The yield on the 2015 securities of Zhuhai Zhongfu, a beverage packaging manufacturer, has surged 234 basis points this week to a record 24 percent, according to exchange data. The rate on Nanning Sugar’s 2019 notes has jumped 27 basis points to 10.6 percent. It had a debt-equity ratio of 316 percent at the end of 2012.

‘More Cautious’

China’s Finance Minister Lou Jiwei said yesterday growth as low as 7.2 percent would meet this year’s target of “about” 7.5 percent as he tried to moderate expectations for the economy. Premier Li, who reiterated that China will pursue a “prudent” monetary policy, announced a target of 13 percent growth in M2, the government’s broadest measure of money supply.

The one-year swap rate, the cost of fixing the floating seven-day repurchase rate for 12 months, reached a record high of 5.38 percent on Jan. 2 and has since eased to 4.42 percent amid speculation the central bank wants easier conditions for companies to pay debt. China’s renewable energy industry alone faces a record $7.7 billion in bonds maturing this year.
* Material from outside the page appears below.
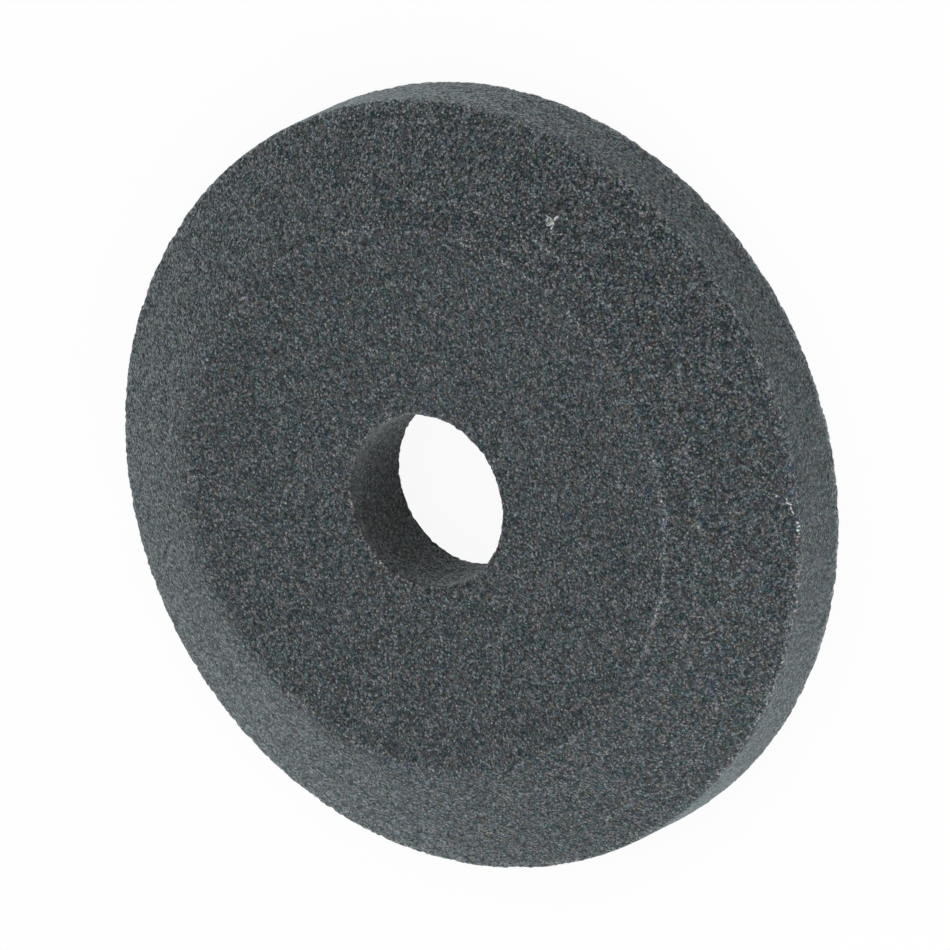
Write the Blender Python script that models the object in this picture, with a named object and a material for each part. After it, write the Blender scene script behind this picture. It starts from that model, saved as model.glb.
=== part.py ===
"""Ring-shaped sharpening stone with a conical bevel, a spindle bore and a recessed back.

The stone is one pressed and fired body of bonded abrasive grain, so it is one solid of
revolution. It lies on its flat back, with the bore's axis along +Z, the bevelled face up
and the origin at the middle of the back plane. Sizes are in metres, angles in radians.
"""

import math

import bpy
from mathutils import Matrix, Vector

# Driving sizes
OUTER_DIAMETER = 0.045
THICKNESS = 0.008
BORE_DIAMETER = 0.010

# Bevel: a main cone that rises from the rim, then a narrower and flatter crest band
BEVEL_WIDTH = 0.0049
BEVEL_ANGLE = math.radians(31)
CREST_WIDTH = 0.00155
CREST_ANGLE = math.radians(27)

# Back: the web round the bore is thinner than the rim, so that a nut or flange is sunk
WEB_THICKNESS = 0.00525
RECESS_DIAMETER = 0.024

# Edge radii
EDGE_RADIUS = 0.0001
MOUTH_RADIUS = 0.0004
CREASE_RADIUS = 0.0004
RECESS_CORNER_RADIUS = 0.0005

# Rounding stops at this share of a side, so that two arcs never meet on it
MOST_SHARE_OF_SIDE = 0.45

# Fineness of the facets
TURN_STEPS = 96
ARC_STEP = math.radians(25)

# Bonded silicon carbide, dark blue-grey
STONE_COLOR = (0.075, 0.085, 0.091, 1.0)
STONE_ROUGHNESS = 0.85


def clear_scene():
    for obj in list(bpy.data.objects):
        bpy.data.objects.remove(obj, do_unlink=True)


def section_corners():
    """Corners of the half section as ((radius, height), rounding), clockwise from the bore's mouth."""
    rim = OUTER_DIAMETER / 2
    bore = BORE_DIAMETER / 2
    recess = RECESS_DIAMETER / 2
    floor = THICKNESS - WEB_THICKNESS

    crest_line = rim - BEVEL_WIDTH
    face_edge = crest_line - CREST_WIDTH
    crest_height = THICKNESS - CREST_WIDTH * math.tan(CREST_ANGLE)
    rim_height = crest_height - BEVEL_WIDTH * math.tan(BEVEL_ANGLE)

    return [
        ((bore, THICKNESS), MOUTH_RADIUS),
        ((face_edge, THICKNESS), CREASE_RADIUS),
        ((crest_line, crest_height), CREASE_RADIUS),
        ((rim, rim_height), EDGE_RADIUS),
        ((rim, 0), EDGE_RADIUS),
        ((recess, 0), EDGE_RADIUS),
        ((recess, floor), RECESS_CORNER_RADIUS),
        ((bore, floor), EDGE_RADIUS),
    ]


def corner_arc(before, corner, after, radius):
    """Points of the arc that rounds one corner, from the side of before to the side of after."""
    back = before - corner
    ahead = after - corner
    half_angle = back.angle(ahead) / 2
    longest_reach = MOST_SHARE_OF_SIDE * min(back.length, ahead.length)
    reach = min(radius / math.tan(half_angle), longest_reach)

    inward = (back.normalized() + ahead.normalized()).normalized()
    centre = corner + inward * (reach / math.cos(half_angle))
    start = corner + back.normalized() * reach - centre
    end = corner + ahead.normalized() * reach - centre
    turn = start.angle_signed(end)
    steps = max(1, math.ceil(abs(turn) / ARC_STEP))
    # angle_signed counts clockwise as positive, and a rotation matrix the other way round.
    return [centre + Matrix.Rotation(-turn * i / steps, 2) @ start for i in range(steps + 1)]


def rounded_section():
    corners = section_corners()
    places = [Vector(place) for place, _ in corners]
    outline = []
    for i, (_, radius) in enumerate(corners):
        after = places[(i + 1) % len(places)]
        outline += corner_arc(places[i - 1], places[i], after, radius)
    return outline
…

Four companies pulled domestic bond sales on the Chaori news. Suining Chuanzhong Economic Technology Development Co. will delay a 1 billion yuan offering due to “serious fluctuations in the bond market,” it said on ChinaBond’s website March 5. Taizhou Kouan Shipbuilding Co., Xining Special Steel Group and Qunsheng Group Co. scrapped offerings for similar reasons.

“In the long term, investors will be more cautious and see that returns also reflect risks, which will benefit the development of the rates and bond market,” said China Chengxin International’s Zhang. “The past distorted relationship between returns and risks can then be corrected.”